Эдик, не поднимая глаз, опять неторопливо кивает: дескать, спасибо на добром слове. Я обращаю внимание, с какой виртуозностью флегматичный на первый взгляд ребенок водит стилусом по планшету. В уверенных движениях маленького мастера кроется прямо-таки хирургическая точность. Я не отрываясь слежу за его работой, но ни разу не замечаю, чтобы он сделал хотя бы один ошибочный штришок, который потом пришлось бы стирать. Не иначе, создаваемая Эдиком картина уже сформирована у него в голове вплоть до мельчайших подробностей, и ему остается только педантично перенести эту мысленную композицию на табулу.
Вначале его работа представляется мне не привязанной к реальности абстракцией. Но после того, как я опознаю на ней знакомый объект, изображение вдруг начинает обретать для меня смысл. Пока лишь в форме туманных намеков, но он там, бесспорно, присутствует. И как только мой глаз цепляется за эту деталь изображения, все остальное на нем тоже мало-помалу приобретает узнаваемый облик.
Стартовым толчком для моего озарения становится Поющий Бивень, чей характерный черный силуэт Эдик поместил в правую часть рисунка. Возле Бивня, у самого края табулы, угадываются очертания разрушенного ЦУМа, который мальчик мог видеть днем из окон верхнего этажа фойе. Следуя логике выбранного художником ракурса, слева на картине должен быть вокзал «Новосибирск-Главный». Там он и находится. А то, что это именно вокзал, я определяю по огромному полукруглому окну в центре его фасада. Гротескная манера рисования Эдика не требует от него соблюдать достоверный масштаб, поэтому привокзальная площадь вышла у мальчика непропорционально маленькой, а силуэты окружающих ее зданий, напротив, слишком гипертрофированными.

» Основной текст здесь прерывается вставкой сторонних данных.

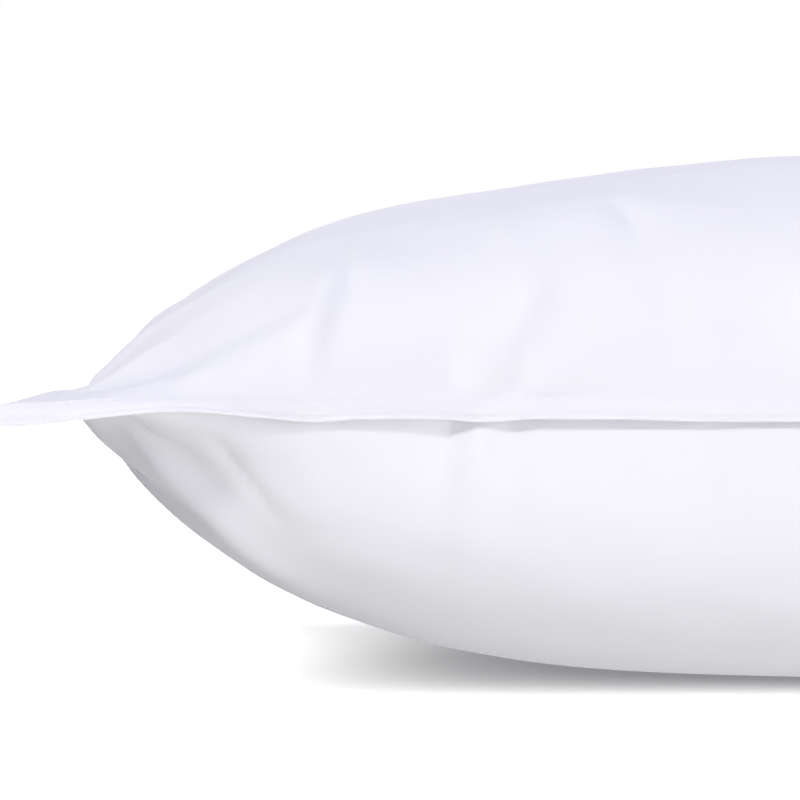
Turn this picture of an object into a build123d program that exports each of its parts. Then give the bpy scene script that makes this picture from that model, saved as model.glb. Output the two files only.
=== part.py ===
from build123d import *
import os

# Bed pillow: two panels of down-proof ticking sewn together round their edges with a
# double-stitched flange, filled with one loose mass of feather and down.
# Millimetres. +X runs along the long sides and +Z up. The origin lies on the surface that
# the pillow rests on, under its middle.

# Outline of the filled pillow, over its four flat corner tips
TIP_LENGTH = 756.0
TIP_WIDTH = 498.0
LONG_SIDE_DRAW_IN = 37.0  # how far the filling pulls the middle of a long side inwards
SHORT_SIDE_DRAW_IN = 33.0
CORNER_RADIUS = 4.0

# Heights above the resting surface
SEAM_HEIGHT = 98.0  # where the two panels meet
LOFT = 178.0

# Cover
TICKING = 0.6  # thickness of a panel
FLANGE_WIDTH = 8.5  # flat edge outside the inner seam
FLANGE_PLY = 1.0  # one panel's share of the flange, with its turned-in allowance

# Swell of each panel between its seams: a small softness rises steeply and stays flat
# across the middle, a large one is rounder
UPPER_LENGTHWISE_SOFTNESS = 0.42
LOWER_LENGTHWISE_SOFTNESS = 0.32
CROSSWISE_SOFTNESS = 0.55
LOWER_PRESS = 1.12  # depth that the lower panel would hang to, over the room it has

# Filling
FILL_CLEARANCE = 0.3

# Lockstitch rows, as distances in from the free edge of the flange
OUTER_ROW_INSET = 1.9
INNER_ROW_INSET = 7.4
CLOSING_ROW_INSET = 4.4
CLOSING_LENGTH = 190.0  # opening that the filling is blown in through
THREAD_WIDTH = 0.5
THREAD_HEIGHT = 0.35

# Blank care label, caught in the flange of the long side at the back
LABEL_WIDTH = 32.0
LABEL_THICKNESS = 0.4
LABEL_CAUGHT = 5.5  # length held between the two plies
LABEL_PROUD = 3.5  # how far it stands out before it turns down
LABEL_DROP = 42.0
LABEL_BEND = 2.5
LABEL_LEFT = 96.0

# Grid that each swelling surface is drawn through
GRID_ACROSS = 41
GRID_ALONG = 61
GRID_REACH = 1.02  # runs just past the seam, so that the outline trims it

UPPER = 1
LOWER = -1
SEAM_PLANE = Plane.XY.offset(SEAM_HEIGHT)
UPPER_RISE = LOFT - SEAM_HEIGHT - FLANGE_PLY
LOWER_RISE = (SEAM_HEIGHT - FLANGE_PLY) * LOWER_PRESS


def half_size(inset):
    """Half length and half width over the corners, that far in from the free edge."""
    return TIP_LENGTH / 2 - inset, TIP_WIDTH / 2 - inset


def outline(plane, inset):
    """Face on that plane with four inward-bowed sides."""
    length, width = half_size(inset)
    side_x = length - SHORT_SIDE_DRAW_IN
    side_y = width - LONG_SIDE_DRAW_IN
    with BuildSketch(plane) as drawn:
        with BuildLine():
            ThreePointArc((-length, -width), (0, -side_y), (length, -width))
            ThreePointArc((length, -width), (side_x, 0), (length, width))
            ThreePointArc((length, width), (0, side_y), (-length, width))
            ThreePointArc((-length, width), (-side_x, 0), (-length, -width))
        make_face()
        fillet(drawn.vertices(), CORNER_RADIUS)
    return drawn.sketch


def swell(share, softness):
    """Height from 0 at a seam, where share is 1, to 1 midway between two seams."""
    gap = 1 - share**2
    return (1 + softness) * gap / (gap + softness)


def swelling_face(side, inset, rise):
    """Curved face of one panel over the outline at that inset."""
    length, width = half_size(inset)
    lengthwise = UPPER_LENGTHWISE_SOFTNESS if side == UPPER else LOWER_LENGTHWISE_SOFTNESS
    rows = []
    for i in range(GRID_ALONG):
        u = GRID_REACH * (2 * i / (GRID_ALONG - 1) - 1)
        row = []
        for j in range(GRID_ACROSS):
            v = GRID_REACH * (2 * j / (GRID_ACROSS - 1) - 1)
            x = u * (length - SHORT_SIDE_DRAW_IN * (1 - v**2))
            y = v * (width - LONG_SIDE_DRAW_IN * (1 - u**2))
            height = rise * swell(u, lengthwise) * swell(v, CROSSWISE_SOFTNESS)
            row.append((x, y, SEAM_HEIGHT + side * (FLANGE_PLY + height)))
        rows.append(row)
    return Face.make_surface_from_array_of_points(rows)


def half_body(side, skin):
    """Solid between the seam plane and one panel, that far inside the panel's outer face."""
    inset = FLANGE_WIDTH + skin
    rise = (UPPER_RISE if side == UPPER else LOWER_RISE) - skin
    room = LOFT if side == UPPER else SEAM_HEIGHT - skin
    with BuildPart() as half:
        extrude(swelling_face(side, inset, rise), amount=LOFT, dir=(0, 0, -side))
        extrude(outline(SEAM_PLANE, inset), amount=side * room, mode=Mode.INTERSECT)
    return half.part


def band(plane, outer_inset, inner_inset, height):
    """Flat band that follows the outline, between two distances in from the free edge."""
    with BuildPart() as strip:
        extrude(outline(plane, outer_inset), amount=height)
        extrude(outline(plane, inner_inset), amount=height, mode=Mode.SUBTRACT)
    return strip.part


def thread_row(side, inset):
    """Thread lying along one row of stitches on one face of the flange."""
    face = SEAM_PLANE.offset(side * FLANGE_PLY)
    return band(face, inset - THREAD_WIDTH / 2, inset + THREAD_WIDTH / 2, side * THREAD_HEIGHT)


def panel(side, label):
    """One sewn panel: its swollen skin, its ply of the flange, and room for the label."""
    with BuildPart() as cover:
        add(half_body(side, 0))
        add(half_body(side, TICKING), mode=Mode.SUBTRACT)
        add(band(SEAM_PLANE, 0, FLANGE_WIDTH + TICKING, side * FLANGE_PLY))
        add(label, mode=Mode.SUBTRACT)
    return cover.part


# Care label: a strip that starts between the plies, stands out and hangs down
label_middle = LABEL_LEFT + LABEL_WIDTH / 2
edge_at_label = TIP_WIDTH / 2 - LONG_SIDE_DRAW_IN * (1 - (label_middle / (TIP_LENGTH / 2)) ** 2)
label_height = SEAM_HEIGHT + LABEL_THICKNESS / 2
with BuildPart() as care_label:
    with BuildSketch(Plane.YZ.offset(LABEL_LEFT)):
        with BuildLine() as label_line:
            FilletPolyline(
                (edge_at_label - LABEL_CAUGHT, label_height),
                (edge_at_label + LABEL_PROUD, label_height),
                (edge_at_label + LABEL_PROUD, label_height - LABEL_DROP),
                radius=LABEL_BEND,
            )
        trace(label_line.line, LABEL_THICKNESS)
    extrude(amount=LABEL_WIDTH)

with BuildPart() as upper_panel:
    add(panel(UPPER, care_label.part))

with BuildPart() as lower_panel:
    add(panel(LOWER, care_label.part))

with BuildPart() as feather_down_fill:
    add(half_body(UPPER, TICKING + FILL_CLEARANCE))
    add(half_body(LOWER, TICKING + FILL_CLEARANCE))

# Each row is a needle thread on the upper face locked with a bobbin thread on the lower
with BuildPart() as inner_row_needle_thread:
    add(thread_row(UPPER, INNER_ROW_INSET))

with BuildPart() as inner_row_bobbin_thread:
    add(thread_row(LOWER, INNER_ROW_INSET))

with BuildPart() as outer_row_needle_thread:
    add(thread_row(UPPER, OUTER_ROW_INSET))

with BuildPart() as outer_row_bobbin_thread:
    add(thread_row(LOWER, OUTER_ROW_INSET))

# Row that closes the filling opening, in the middle of the short side at +X
with BuildPart() as closing_row_thread:
    add(thread_row(UPPER, CLOSING_ROW_INSET))
    add(thread_row(LOWER, CLOSING_ROW_INSET))
    with Locations((TIP_LENGTH / 2, 0, SEAM_HEIGHT)):
        Box(TIP_LENGTH / 2, CLOSING_LENGTH, LOFT, mode=Mode.INTERSECT)

PIECES = {
    "upper_panel": upper_panel,
    "lower_panel": lower_panel,
    "feather_down_fill": feather_down_fill,
    "inner_row_needle_thread": inner_row_needle_thread,
    "inner_row_bobbin_thread": inner_row_bobbin_thread,
    "outer_row_needle_thread": outer_row_needle_thread,
    "outer_row_bobbin_thread": outer_row_bobbin_thread,
    "closing_row_thread": closing_row_thread,
    "care_label": care_label,
}

os.makedirs("parts", exist_ok=True)
for name, piece in PIECES.items():
    piece.part.label = name
    export_step(piece.part, f"parts/{name}.step")
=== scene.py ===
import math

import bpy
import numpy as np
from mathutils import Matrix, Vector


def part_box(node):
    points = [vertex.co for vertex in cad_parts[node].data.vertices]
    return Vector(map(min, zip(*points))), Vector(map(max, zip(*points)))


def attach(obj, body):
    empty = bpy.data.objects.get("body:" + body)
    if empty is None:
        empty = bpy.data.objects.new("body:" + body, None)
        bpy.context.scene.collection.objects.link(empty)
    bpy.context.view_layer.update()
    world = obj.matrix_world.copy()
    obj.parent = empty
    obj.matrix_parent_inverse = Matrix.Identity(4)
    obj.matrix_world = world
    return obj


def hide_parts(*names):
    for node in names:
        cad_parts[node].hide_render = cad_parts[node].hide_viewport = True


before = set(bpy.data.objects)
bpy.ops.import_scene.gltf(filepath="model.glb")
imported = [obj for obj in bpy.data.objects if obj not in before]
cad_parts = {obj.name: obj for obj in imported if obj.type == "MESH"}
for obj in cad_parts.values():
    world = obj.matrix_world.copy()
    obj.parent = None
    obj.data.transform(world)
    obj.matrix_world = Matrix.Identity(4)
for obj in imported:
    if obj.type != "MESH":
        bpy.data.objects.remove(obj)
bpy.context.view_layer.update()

# Bed pillow: a stuffed ticking cover with a double-stitched flange, its threads and label.
# Metres, in the CAD frame: +X along the long sides, +Y towards the side with the label, +Z up.
# The cover is cloth-simulated from its flat pattern over the shape of its filling.

MM = 0.001

# Flat pattern of one panel, and the stitching round it
CUT_LENGTH = 762 * MM
CUT_WIDTH = 508 * MM
FLANGE = 8.5 * MM
INNER_ROW = 1.1 * MM  # out from the seam
OUTER_ROW = 6.6 * MM
CLOSING_ROW = 4.1 * MM
HALF_SEAM_LENGTH = CUT_LENGTH / 2 - FLANGE
HALF_SEAM_WIDTH = CUT_WIDTH / 2 - FLANGE
CELLS_LONG = 110  # cloth cells between the seams; one holds two stitches
CELLS_WIDE = 72
FLANGE_CELLS = 2  # cloth cells across the flange
FINE = 4  # flange stations in one cloth cell, two to a stitch
CORE_STEP = 2  # the panels use every second one

# Filled outline and heights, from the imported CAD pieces
UPPER_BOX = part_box("upper_panel")
LOWER_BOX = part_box("lower_panel")
SEAM_HEIGHT = LOWER_BOX[1][2]
LOFT = UPPER_BOX[1][2]
TIP_X = UPPER_BOX[1][0]
TIP_Y = UPPER_BOX[1][1]
LONG_DRAW_IN = 31 * MM  # how far the middle of a long side is drawn in
SHORT_DRAW_IN = 22 * MM
LONG_BOW = 2  # power of the curve of a drawn-in side: a high one is straight in the middle
SHORT_BOW = 6
LENGTHWISE_SOFTNESS = (0.45, 0.31)  # upper panel, lower panel
CROSSWISE_SOFTNESS = (0.42, 0.50)
EAR = 10 * MM  # the filling starts this far from a corner of the seams
EAR_FADE = 127 * MM  # and has its full height from here
LOWER_PRESS = 1.10  # the lower panel would hang this much deeper than it has room to
FLANGE_SAG = 0.5  # drop of the flange for each unit out, before the cloth settles
SKIN = 1.5 * MM  # the cloth's gap to the floor while it is simulated
LYING_HEIGHT = 0.65 * MM  # middle of the cloth where it lies on the floor, once settled
ARCH_SAMPLES = 2001  # points along an arch when its length is measured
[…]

Однако не оригинальный стиль рисунка и отображенный на нем Поющий Бивень вынуждают меня озадаченно почесать макушку. И не было бы ничего странного в нарисованной парнишкой площади Гарина-Михайловского – точнее, в ее нынешнем виде, – если бы я уже не выяснил, что сегодня она считается самым пустынным местом в «Кальдере». У Эдика на картине все обстоит с точностью до наоборот. Привокзальная площадь просто кишит людьми, столпившимися у Бивня, словно паломники-мусульмане – вокруг знаменитого храма Кааба в Мекке.
Удивительно, насколько точно мальчику удается передать эффект большого скопления народа всего несколькими изящными штрихами. Контуры тянущихся к черной колонне людей Эдик прорисовал более-менее дотошно только на переднем плане. Толпа за ними обозначена довольно символично, что, впрочем, ничуть не умаляет выразительности сцены. Обступившее Бивень море людей выглядит настолько живым, что я ничуть не удивлюсь, приди оно вдруг в движение.
Жаль, нельзя спросить, что конкретно хочет выразить Эдик своей работой. Но даже умей он говорить или писать, сомневаюсь, что восьмилетний мальчик внятно растолкует, по какой причине он обратился к такому сюжету, а не ко множеству других, менее мрачных и мистических. Страшно подумать, что довелось пережить этому ребенку, если в свои годы он может с пугающей достоверностью нарисовать беснующуюся толпу народа. И почему ради этого он пришел ко мне в комнату, а не расположился где-нибудь еще, поближе к тем людям, которых он знает гораздо лучше меня?
Вопросы, на которые, похоже, я не получу ответа. По крайней мере, сегодня.
– Отлично, малыш! Завидую тебе. Я так рисовать уже не научусь. Таланта и терпения не хватит, – вновь хвалю я гостя, терпеливо дождавшись, пока он завершит работу и отложит стилус. Эдик поднимает голову и внимательно смотрит мне в глаза, будто желая убедиться, искренне ли я говорю. Я в ответ улыбаюсь, указываю на табулу и поднимаю вверх большой палец. После чего любопытствую: – Слушай, дружище, а у тебя случаем не сохранились другие рисунки? Очень хотелось бы на них посмотреть. Если, конечно, ты мне разрешишь.